Core coverages in this program
- •Business Owners Policy (BOP)
- •Liquor Liability
- •Workers' Compensation
- •Employment Practices Liability (EPLI)
- •Cyber Liability
- •Commercial Auto (for delivery)
What actually drives restaurant insurance cost
Carriers rate restaurants on gross sales, seating count, alcohol percentage, delivery activity, and prior loss history. A liquor-forward concept over 30% alcohol sales pays 3–4x the liquor liability of a wine-and-beer bistro. Delivery — whether in-house or DoorDash pickup only — is now a separate underwriting question after several $1M+ delivery accident verdicts.
Cost ranges by restaurant type
Realistic 2026 total-program premiums (BOP + liquor + work comp + auto if applicable):
- •Coffee shop / bakery (<$500K sales): $2,500–$4,500
- •Quick-service restaurant ($500K–$1.5M): $4,500–$9,000
- •Full-service restaurant with beer/wine ($1M–$3M): $8,000–$18,000
- •Full liquor concept / bar ($1M–$3M): $12,000–$28,000
- •Multi-unit franchisee (3+ locations): quoted per unit + master umbrella
Liquor liability — the line most often mispriced
Liquor liability rates are driven by alcohol percentage of total sales, not just whether you serve. A 15%-alcohol Italian restaurant might pay $800 a year; a 60%-alcohol sports bar pays $2,500–$4,000. Assault-and-battery coverage is a separate sublimit and is now excluded outright by many carriers — surplus lines is usually the answer.

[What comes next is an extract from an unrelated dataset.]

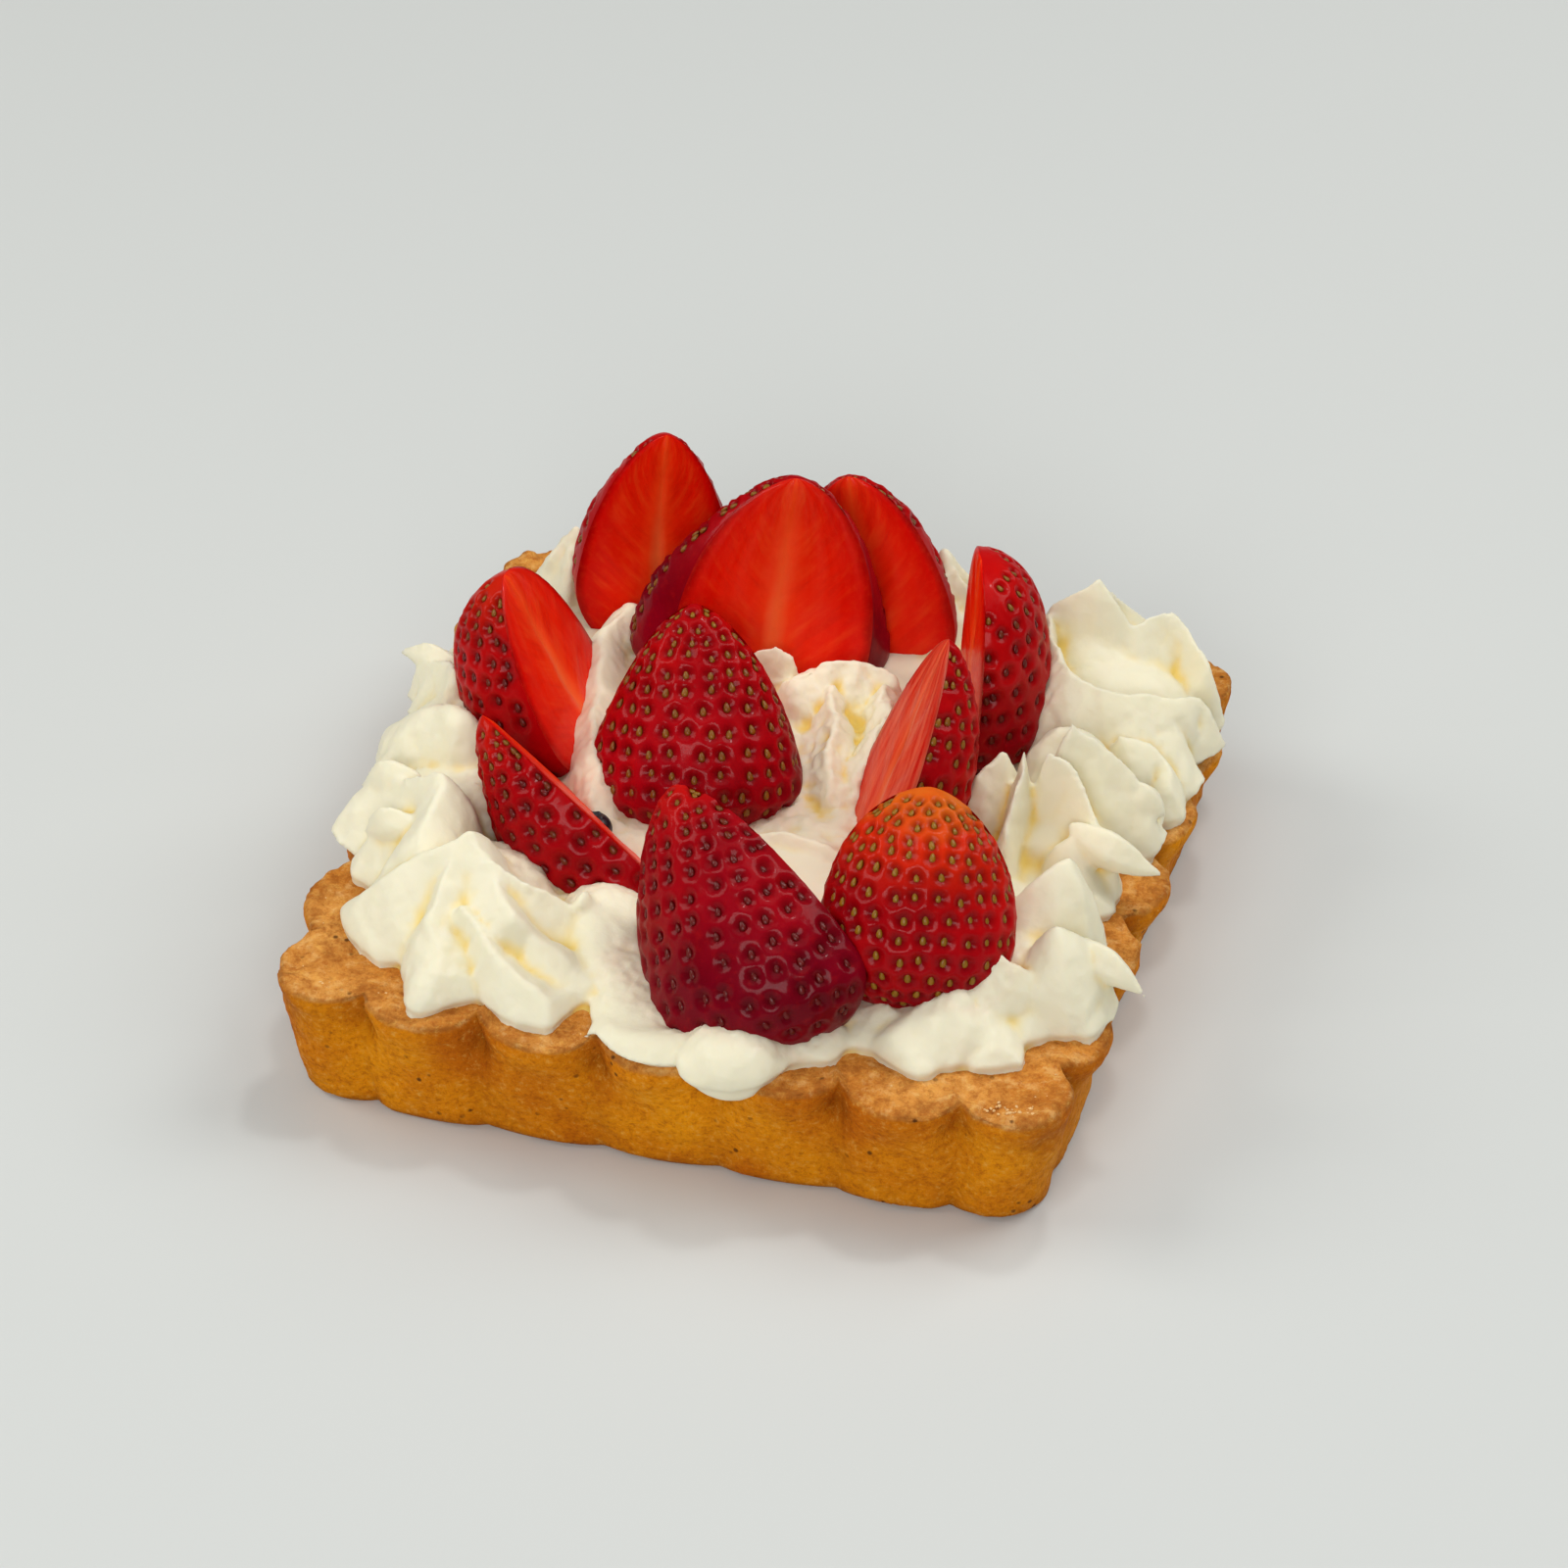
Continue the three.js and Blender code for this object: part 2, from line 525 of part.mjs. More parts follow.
function berryFrame(b) {
  const base = V(b.base);
  const tip = V(b.tip);
  const axis = tip.clone().sub(base);
  const length = axis.length();
  axis.normalize();
  const turn = (b.face * Math.PI) / 180;
  const face = new THREE.Vector3(Math.cos(turn), Math.sin(turn), 0);
  face.addScaledVector(axis, -face.dot(axis)).normalize();
  const across = face.clone().cross(axis);
  return { base, axis, face, across, length };
}

function berrySolid(b, grow) {
  const f = berryFrame(b);
  const radius = b.width / 2;
  const profile = [new THREE.Vector2(0, -grow)];
  for (let k = 0; k < BERRY_RINGS; k += 1) {
    const t = 1 - Math.pow(1 - k / BERRY_RINGS, 1.35);
    const y = t * (f.length + 2 * grow) - grow;
    profile.push(new THREE.Vector2(radius * outline(t, b.form) + grow, y));
  }
  profile.push(new THREE.Vector2(0, f.length + grow));
  const g = new THREE.LatheGeometry(profile, BERRY_SEGMENTS);
  const p = g.getAttribute('position');
  for (let k = 0; k < p.count; k += 1) {
    const x = p.getX(k);
    const y = p.getY(k);
    const z = p.getZ(k);
    // fuller on one side than the other, as a grown berry is
    const r = Math.hypot(x, z);
    const swell = r > 1e-3 ? 1 + 0.025 * Math.sin(3 * Math.atan2(z, x) + b.width + 0.15 * y) : 1;
    const v = f.base.clone()
      .addScaledVector(f.across, x * swell)
      .addScaledVector(f.axis, y)
      .addScaledVector(f.face, -z * b.depth * swell);
    p.setXYZ(k, v.x, v.y, v.z);
  }
  let solid = toSolid(g);
  // the cut plane runs from past the middle at the base to the middle at the tip
  const slope = (b.cut * radius) / f.length;
  const out = f.face.clone().addScaledVector(f.axis, slope).normalize();
  const along = f.across.clone().cross(out).negate();
  const basis = new THREE.Matrix4().makeBasis(f.across, along, out.clone().negate());
  const cut = f.base.clone()
    .addScaledVector(f.axis, f.length)
    .addScaledVector(out, 60 + grow);
  solid = solid.subtract(box(120, 120, 120, cut, basis));
  const floor = BERRY_FLOOR - grow;
  return solid.subtract(box(200, 200, 60, new THREE.Vector3(0, 0, floor - 30)));
}

// Cream
// A fold of cream: a rounded ridge with a raised crest along a curve, full in the
// middle, its far end round or drawn out to a point
function fold(start, middle, end, width, point, thick) {
  const curve = new THREE.QuadraticBezierCurve3(V(start), V(middle), V(end));
  const g = new THREE.SphereGeometry(1, LOBE_SEGMENTS, LOBE_RINGS);
  const p = g.getAttribute('position');
  const up = new THREE.Vector3(0, 0, 1);
  for (let k = 0; k < p.count; k += 1) {
    const polar = Math.acos(clamp(p.getY(k), -1, 1));
    const t = polar / Math.PI;
    const round = Math.hypot(p.getX(k), p.getZ(k));
    const turn = Math.atan2(p.getX(k), p.getZ(k));
    const ends = Math.pow(Math.max(0, Math.sin(polar)), 0.55);
    const drawn = 1 - point * Math.pow(clamp((t - 0.35) / 0.65, 0, 1), 1.2);
    const size = round > 1e-3 ? width * ends * (0.72 + 0.35 * t) * drawn : 0;
    const crest = 1 + CREST * Math.pow(Math.max(0, Math.cos(turn)), 3);
    const tangent = curve.getTangent(t);
    const side = tangent.clone().cross(up).normalize();
    const out = side.clone().cross(tangent).normalize();
    const v = curve.getPoint(t)
      .addScaledVector(out, size * crest * thick * Math.cos(turn))
      .addScaledVector(side, size * 0.85 * Math.sin(turn));
    p.setXYZ(k, v.x, v.y, v.z);
  }
  return toSolid(g);
}

// Height of the ridge along a crest line over a point, or far below where it ends
function ridgeHeight(x, y, crest) {
  const [left, right, blade] = crest.reach;
  const far = Math.max(left, right);
  const { line } = crest;
  if (x < crest.box[0] - far || x > crest.box[1] + far
    || y < crest.box[2] - far || y > crest.box[3] + far) return -99;
  let best = Infinity;
  let lean = 0;
  let top = 0;
  for (let k = 0; k < RIDGE_STEPS; k += 1) {
    const a = line[k];
    const b = line[k + 1];
    const dx = b.x - a.x;
    const dy = b.y - a.y;
    const t = clamp(((x - a.x) * dx + (y - a.y) * dy) / (dx * dx + dy * dy + 1e-9), 0, 1);
    const ox = x - a.x - t * dx;
    const oy = y - a.y - t * dy;
    const d = Math.hypot(ox, oy);
    if (d < best) {
      best = d;
      lean = (ox * dy - oy * dx) / Math.max(d * Math.hypot(dx, dy), 1e-9);
      top = a.z + t * (b.z - a.z);
    }
  }
  const width = 0.5 * (left + right) + 0.5 * (right - left) * lean;
  const foot = line[RIDGE_STEPS];
  const beyond = Math.max(0, (x - foot.x) * crest.out[0] + (y - foot.y) * crest.out[1]);
  const across = Math.sqrt(Math.max(0, best * best - beyond * beyond));
  const u = Math.hypot(across / width, beyond / Math.min(width, RIDGE_END));
  if (u >= 1) return -99;
  const sharp = 0.6 * blade;
  const shape = sharp * Math.pow(1 - u, 1.4) + (1 - sharp) * Math.sqrt(1 - u * u);
  return CREAM_BASE + (top - CREAM_BASE) * shape;
}

// Crest lines of a rosette piped with a star tip: ridges that turn as they rise
function pipedRosette([x, y, height, radius]) {
  const out = [];
  const count = 8;
  for (let k = 0; k < count; k += 1) {
    const a = (2 * Math.PI * (k + 0.15 * Math.sin(2.4 * k + x))) / count;
    const r = radius - 3.2 + 0.7 * Math.sin(1.7 * k + y);
    const mid = 0.62 * r;
    out.push([
      [x, y, height],
      [x + mid * Math.cos(a - 0.35), y + mid * Math.sin(a - 0.35), height - 0.35 * (height - 22)],
      [x + r * Math.cos(a), y + r * Math.sin(a), 22.4], 3.0, 4.6, 0.9]);
  }
  return out;
}

function allCrests() {
  const rows = Object.values(CRESTS).flat();
  for (const r of BACK_ROSETTES) {
    for (const c of pipedRosette(r)) {
      const hidden = r[0] > 30 ? c[2][1] > 42 : r[0] > -30 || r[1] > 20 || c[2][1] > 14;
      if (hidden) rows.push(c);
    }
  }
  return rows.map(([start, middle, end, left, right, blade]) => {
    const curve = new THREE.QuadraticBezierCurve3(V(start), V(middle), V(end));
    const line = curve.getPoints(RIDGE_STEPS);
    const xs = line.map((p) => p.x);
    const ys = line.map((p) => p.y);
    const out = curve.getTangent(1);
    const level = Math.hypot(out.x, out.y);
    return {
      line,
      out: [out.x / level, out.y / level],
      reach: [left, right, blade],
      box: [Math.min(...xs), Math.max(...xs), Math.min(...ys), Math.max(...ys)],
    };
  });
}

// Height of the cream over the crust: bed, mounds and crests, run softly together
function creamHeight(x, y, crests) {
  const add = (h) => (h > 0 ? Math.exp((h - 25) / BLEND) : 0);
  const inside = Math.max(Math.abs(x), Math.abs(y));
  let total = 0;
  if (inside < BED.half + 3) {
    const edge = Math.sqrt(clamp((BED.half + 3 - inside) / 4, 0, 1));
    total += add(CREAM_BASE + (BED.top - CREAM_BASE) * edge);
  }
  const mounds = [...MOUNDS, ...BACK_ROSETTES.map(([mx, my, mz, r]) => [mx, my, mz - 6, 0.8 * r])];
  for (const [mx, my, mz, radius] of mounds) {
    const u = Math.hypot(x - mx, y - my) / radius;
    if (u < 1) total += add(CREAM_BASE + (mz - CREAM_BASE) * Math.sqrt(1 - u * u));
  }
  for (const c of crests) total += add(ridgeHeight(x, y, c));
  return 25 + BLEND * Math.log(Math.max(total, 1e-30));
}

// The cream as one sheet over the crust and a little past its rim
function creamField() {
  const crests = allCrests();
  const n = Math.round((2 * FIELD_REACH) / FIELD_STEP) + 1;
  const pos = [];
  const full = [];
  for (let r = 0; r < n; r += 1) {
    for (let c = 0; c < n; c += 1) {
      const x = -FIELD_REACH + c * FIELD_STEP;
      const y = -FIELD_REACH + r * FIELD_STEP;
      const wx = 0.5 * Math.sin(0.33 * y + 1) + 0.3 * Math.sin(0.71 * y - 0.4 * x);
      const wy = 0.5 * Math.sin(0.36 * x + 2) + 0.3 * Math.sin(0.67 * x + 0.45 * y + 1);
      const d = Math.hypot(x, y) + 1e-6;
      const out = d - rimDistance(x / d, y / d);
      const low = 17.9 + 2.6 * smooth(out, -1.6, 1.2);
      // past the rim the cream rounds off and ends
      const rest = clamp((OVERHANG - out) / 3, 0, 1);
      const height = creamHeight(x + wx, y + wy, crests) - low;
      const top = low + height * Math.sqrt(rest * (2 - rest));
      full.push(top > low + 0.05);
      pos.push([x, y, top > low + 0.05 ? top : low, low]);
    }
  }
  const verts = [];
  const index = [];
  const upper = new Map();
  const lower = new Map();
  const vertex = (k, z, map) => {
    if (!map.has(k)) {
      map.set(k, verts.length / 3);
      verts.push(pos[k][0], pos[k][1], z);
    }
    return map.get(k);
  };
  const tri = (a, b, c) => {
    const t = [a, b, c];
    if (!t.some((k) => full[k])) return;
    index.push(...t.map((k) => vertex(k, pos[k][2], upper)));
    index.push(...[a, c, b].map((k) => vertex(k, pos[k][3], full[k] ? lower : upper)));
  };
  for (let r = 0; r < n - 1; r += 1) {
    for (let c = 0; c < n - 1; c += 1) {
      const k = r * n + c;
      tri(k, k + 1, k + n + 1);
      tri(k, k + n + 1, k + n);
    }
  }
  const g = new THREE.BufferGeometry();
  g.setAttribute('position', new THREE.Float32BufferAttribute(verts, 3));
  g.setIndex(index);
  return g;
}

// Put together
const berries = {};
for (const [name, b] of Object.entries(BERRIES)) berries[name] = berrySolid(b, 0);
for (const [name, others] of Object.entries(TRIMMED_BY)) {
  for (const other of others) {
    berries[name] = berries[name].subtract(berrySolid(BERRIES[other], GAP));
  }
}

// the lips of the rim stay clear of the fruit
const pastry = toSolid(crustGeometry(GAP));
for (const name of Object.keys(berries)) berries[name] = berries[name].subtract(pastry);

function ball(grow) {
  const g = new THREE.SphereGeometry(BLUEBERRY.radius + grow, 16, 10);
  g.rotateX(Math.PI / 2);
  g.translate(...BLUEBERRY.centre);
  return toSolid(g);
}
berries.strawberry_centre = berries.strawberry_centre.subtract(ball(GAP));
berries.strawberry_left_front = berries.strawberry_left_front.subtract(ball(GAP));

let cream = toSolid(creamField());
for (const tip of TIPS) cream = cream.add(fold(...tip));
cream = lighten(cream, CREAM_TRIANGLES, 8);
cream = cream.subtract(pastry);
cream = cream.subtract(box(200, 200, 60, new THREE.Vector3(0, 0, -20)));
for (const b of Object.values(BERRIES)) cream = cream.subtract(berrySolid(b, GAP));
cream = cream.subtract(ball(GAP));

function largest(solid) {
  const pieces = solid.decompose();
  let best = pieces[0];
  for (const p of pieces) if (p.volume() > best.volume()) best = p;
  return best;
}

// Where two folds of the surface touch in one point, each draws back a little
function partTouching(geometry) {
  const p = geometry.getAttribute('position');
  const tri = geometry.getIndex().array;
  const seen = new Map();
  const shared = new Set();
  for (let k = 0; k < p.count; k += 1) {
    const key = [p.getX(k), p.getY(k), p.getZ(k)].map((v) => v.toFixed(3)).join();
    if (seen.has(key)) {
      shared.add(k);
      shared.add(seen.get(key));
    } else seen.set(key, k);
  }
  for (const k of shared) {
    const middle = new THREE.Vector3();
    let count = 0;
    for (let i = 0; i < tri.length; i += 3) {
      const ids = [tri[i], tri[i + 1], tri[i + 2]];
      if (ids.includes(k)) {
        for (const j of ids) {
          if (j !== k) {
            middle.add(new THREE.Vector3().fromBufferAttribute(p, j));
            count += 1;
          }
        }
      }
    }
    middle.divideScalar(count);
    const v = new THREE.Vector3().fromBufferAttribute(p, k).lerp(middle, 0.05);
    p.setXYZ(k, v.x, v.y, v.z);
  }
  return geometry;
}

// the largest piece, without the slivers that cutting leaves
function finished(solid) {
  return partTouching(toGeometry(lighten(largest(solid), 0, SLIVER)));
}

function mesh(name, geometry, color, roughness) {
  const m = new THREE.Mesh(geometry,
    new THREE.MeshStandardMaterial({ color, roughness, metalness: 0 }));
  m.name = name;
  return m;
}

const group = new THREE.Group();
group.add(mesh('crust', toGeometry(toSolid(crustGeometry(0))), 0xc98a3c, 0.8));
group.add(mesh('cream', finished(cream), 0xf0e6c8, 0.45));
for (const [name, solid] of Object.entries(berries)) {
  group.add(mesh(name, finished(solid), 0xa80f14, 0.3));
}
group.add(mesh('blueberry', toGeometry(ball(0)), 0x1e1a2e, 0.4));

export default group;
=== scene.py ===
"""Square strawberry tart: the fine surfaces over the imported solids.

Shapes are worked out in millimetres and scaled to metres when their meshes are made.
"""
import bpy
import bmesh
import random
import numpy as np
from math import cos, exp, hypot, pi, radians, sin, sqrt
from mathutils import Matrix, Vector, noise


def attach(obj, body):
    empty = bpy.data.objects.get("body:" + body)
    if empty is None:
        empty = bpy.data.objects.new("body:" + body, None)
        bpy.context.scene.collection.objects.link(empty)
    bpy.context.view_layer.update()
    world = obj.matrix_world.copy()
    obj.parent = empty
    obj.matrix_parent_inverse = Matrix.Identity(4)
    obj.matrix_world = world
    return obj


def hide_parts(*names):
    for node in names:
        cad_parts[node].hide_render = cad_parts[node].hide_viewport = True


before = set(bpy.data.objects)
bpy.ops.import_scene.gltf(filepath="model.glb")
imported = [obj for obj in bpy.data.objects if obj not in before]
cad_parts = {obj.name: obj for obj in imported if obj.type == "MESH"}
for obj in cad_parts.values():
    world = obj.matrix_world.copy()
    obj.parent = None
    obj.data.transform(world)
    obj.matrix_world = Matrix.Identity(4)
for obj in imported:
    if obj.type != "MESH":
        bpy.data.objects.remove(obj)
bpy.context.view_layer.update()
MM = 0.001


# Helpers
def clamp(v):
    return min(1.0, max(0.0, v))


def smooth(v, lo, hi):
    t = np.clip((np.asarray(v, float) - lo) / (hi - lo), 0.0, 1.0)
    return t * t * (3 - 2 * t)


def grain(points, scale, octaves=3, seed=0.0):
    """Fractal noise, about -1 to 1, at points in millimetres."""
    off = Vector((seed * 7.3, seed * 3.1, seed * 5.7))
    return np.array([
        noise.fractal(Vector(p) * scale + off, 1.0, 2.0, octaves) for p in points])


def put(name, data):
    obj = bpy.data.objects.new(name, data)
    bpy.context.collection.objects.link(obj)
    return obj


def make_object(name, verts_mm, faces, mats, mat_index=None):
    mesh = bpy.data.meshes.new(name)
    mesh.from_pydata([tuple(v) for v in np.asarray(verts_mm) * MM], [], faces)
    for m in mats:
        mesh.materials.append(m)
    if mat_index is not None:
        mesh.polygons.foreach_set("material_index", mat_index)
    mesh.update()
    mesh.shade_smooth()
    obj = put(name, mesh)
    return obj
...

Where restaurants underbuy
Two lines: employment practices liability (EPLI) and cyber. Wage-and-hour claims are the #1 EPLI claim in restaurants nationwide. Cyber breaches from POS systems and third-party delivery integrations are up 40% year over year. Both policies are inexpensive add-ons — usually $600–$1,500 combined — and both are increasingly required by franchisor agreements.